By agreeing to and onboarding the statements as they are, you are unwittingly taking on this same program. The critical points that indicate that it is a program are the belief sequences: The places at which rationality and logic are either broken down or absent. As a reminder, those are:
- That the hundreds of bushfires in Australia were caused by (lit by) 12 people’s desire for continued wealth
- That you can stop these 24 people, and by association the fires, simply by making a decision in your own head.
Neither of these two statements is true.
What is true is that this statement and its context serve to create the conditions under which the program will replicate.
The fires are a source of fear and anxiety for many Australians; this stressed condition is exacerbated by the chosen visuals (the images) in the tweet, which look like they’ve come from another world entirely. They serve to heighten a pre-existing state of stress.
In a stressed state, your conscious mind becomes muted. When your conscious mind is muted, your unconscious mind switches into Record Mode, and it becomes more easily imprinted with information.
The extent of that ‘muting’ depends on the degree of stress. If you are on Twitter it’s at the mild end of the scale; if you’re being tortured, it’s at the extreme end of the scale. However, it is the same thing; you can read works by Cathy O’Brien and her studies of PTSD to verify this if you wish. In fact, O’Brien goes so far as to state that people are never tortured for information extraction; they are only ever tortured for information implantation.
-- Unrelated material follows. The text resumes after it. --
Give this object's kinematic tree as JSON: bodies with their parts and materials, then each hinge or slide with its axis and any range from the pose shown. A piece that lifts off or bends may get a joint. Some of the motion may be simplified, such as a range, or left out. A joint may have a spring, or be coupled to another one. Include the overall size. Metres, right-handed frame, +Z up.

It is the basis of all trauma-based programming, and is the reason for the persistence of PTSD.
The program that is being replicated in the tweet is that power and money are bad; that not having power and money is good. It is that not having power and money means that dire bushfires won’t exist. And it is that your choice to stop power and wealth will make everything ok.
The question to ask yourself now is: Are you also running this program? To find out, listen to your most instinctive reaction. If it’s anger, the answer will be yes.